Posted: 2nd June 2020
This group portrait in pastel by John Byam Shaw celebrates bourgeois family life at the turn of the 20th century. I chose it because I’d like to look more closely at the human and spatial relationships within the picture, and also because Byam Shaw died tragically young in 1919 during the Spanish Flu pandemic. It seems fitting to pay tribute to the work of an artist struck down in his prime at this time when the world is experiencing another catastrophic pandemic.
The title, ‘My Wife, My Bairns and My Wee Dog, John’, points to the identity of the sitters, though not all of the people portrayed are acknowledged. In the centre of the main group is the artist’s wife, dressed fashionably in sky blue. She is accompanied by their three small children, each with a toy in hand. Completing the group are the family’s two house maids’. One of these young women, the children’s nurse, is holding the baby. The artist himself is also present, reflected in the gilt-framed mirror right of centre. He is the sole adult male, his head partly in shadow and surrounded by wafts of smoke as he observes from a distance.
Shaw was a painter, illustrator and designer. His technical and stylistic approach, use of colour and penchant for allegorical and medieval subjects, reveal his indebtedness to the Pre-Raphaelites, who were at their height almost half a century earlier. In this, his most autobiographical work, however, he turns his eye to aspects of modern life, restricting his gaze to his immediate social milieu.
This window onto an Edwardian nursery is about as far as you can get from a casual snapshot of children at play. Instead Shaw has carefully constructed a tableau in which the women join the children in a make-believe carriage pulled by the dappled toy horse. With precision and artifice, he conducts the poses of each, positioning them to achieve a strong diagonal axis from top left to bottom right were the dog, standing on its hind legs, faces them. The interplay of the pastel blues and greys of the costumes against the muted dark background, further emphasises the grouping of figures, dividing the picture space into two sections: the populated left side, which features the human interest story, and the emptier right side where a dialogue between the family pet and toy horse unfolds.
Shaw manipulates all these pictorial elements to achieve the desired composition. The reflected self-portrait in the mirror is on a much smaller scale than the foreground figures, and creates an additional space within the picture. This presence also introduces a second face-to-face interaction, this time between the artist and the oldest child seated in the centre, looking outwards to his father. As my eye takes in all these pictorial devices, I begin to wonder how long the sitting would have lasted? And whether the three little ones had to sit again and again in the same pose over many sessions.

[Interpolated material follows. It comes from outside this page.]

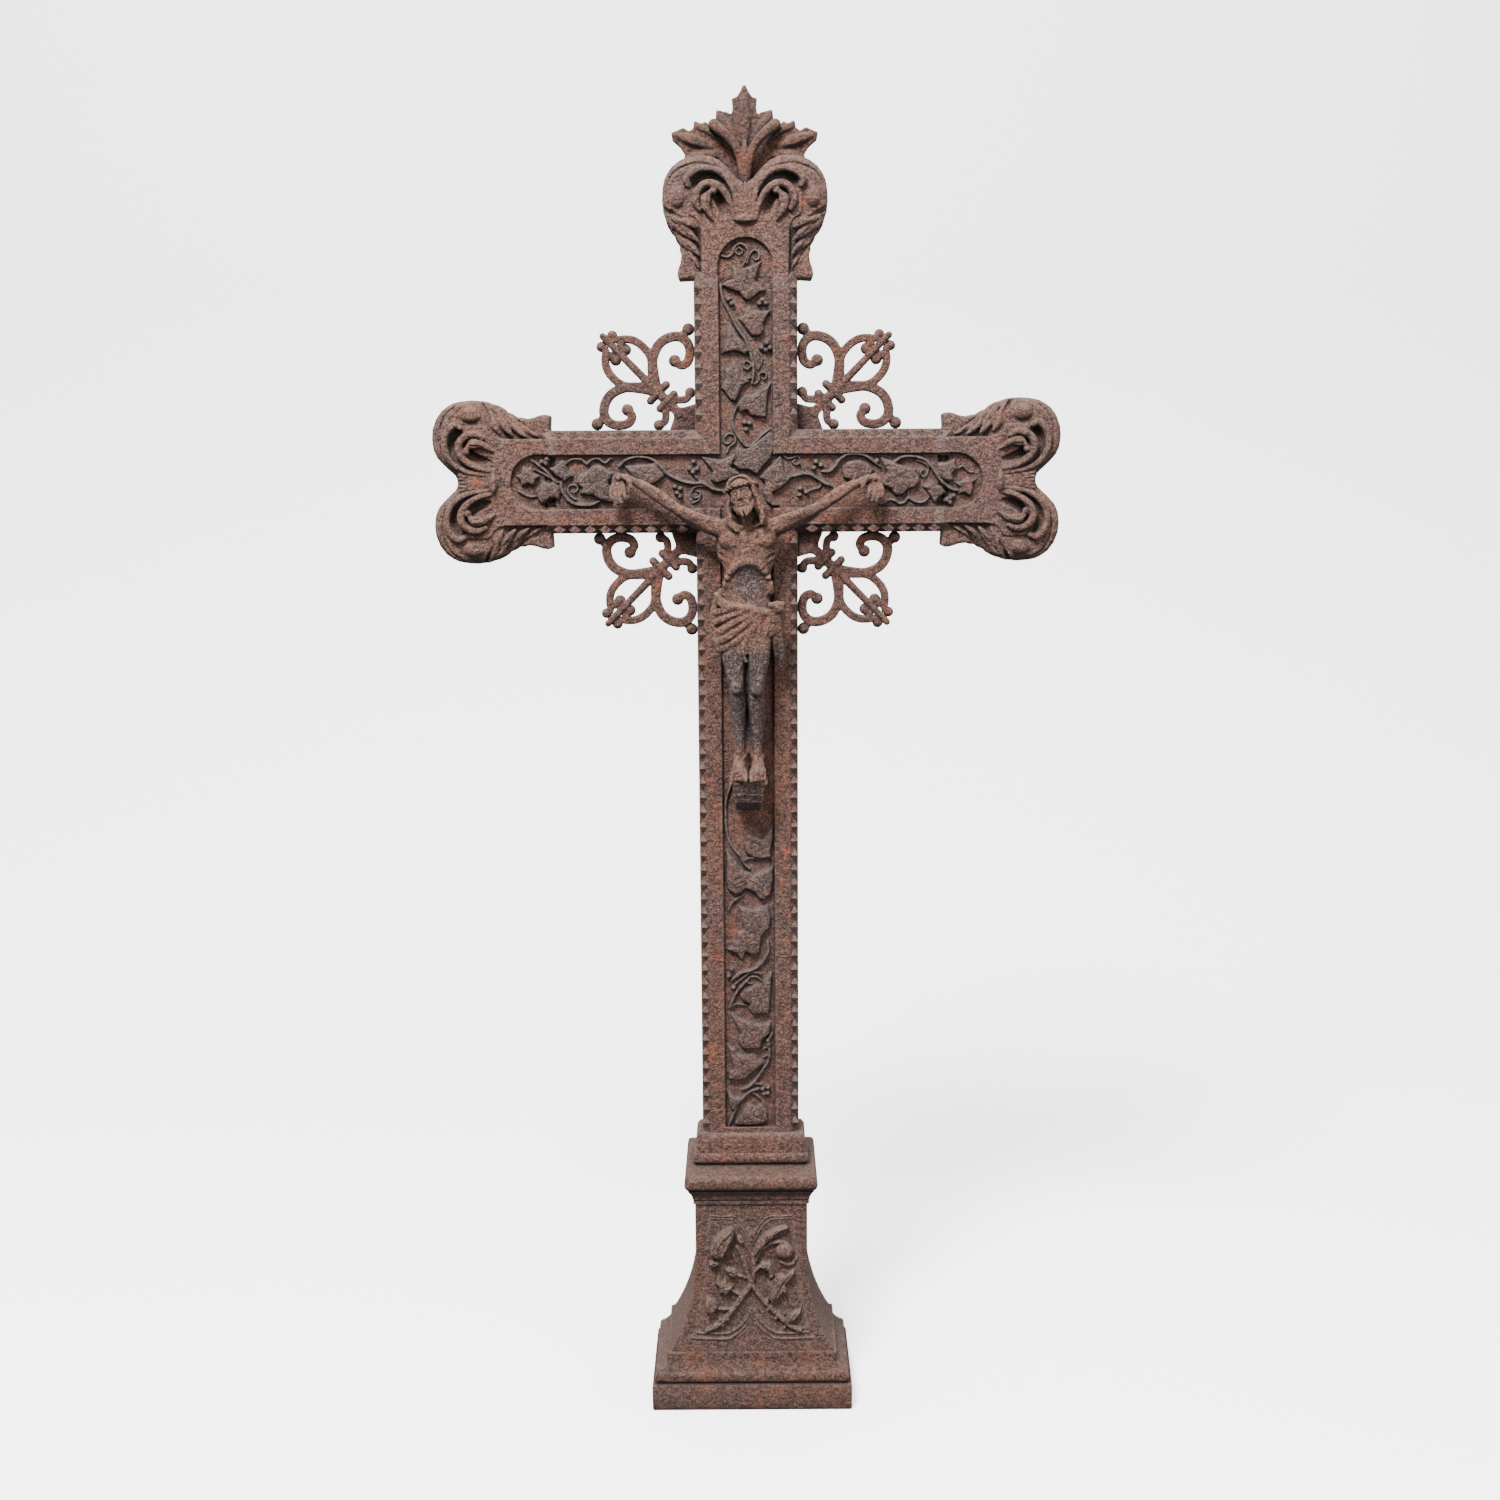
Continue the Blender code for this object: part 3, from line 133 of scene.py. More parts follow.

The painting provides insights into domestic, social and gender relations, and the aspirations and material comforts of upper-middle class families at this historic moment. Shaw establishes his own identity and status as paterfamilias and artist. He both places himself within the domestic space of the picture, and distances himself from it, and thereby from the feminine space of the nursery, and the duties of running a house and caring for children. His wife, by contrast, is portrayed in her role as mother, central to the smooth running of the household. Her name was Evelyn Pyke-Nott and she too was a professionally trained artist who specialised in miniature painting. There is no hint to her artistic identity in either the painting or the possessive ‘My Wife’ of the title.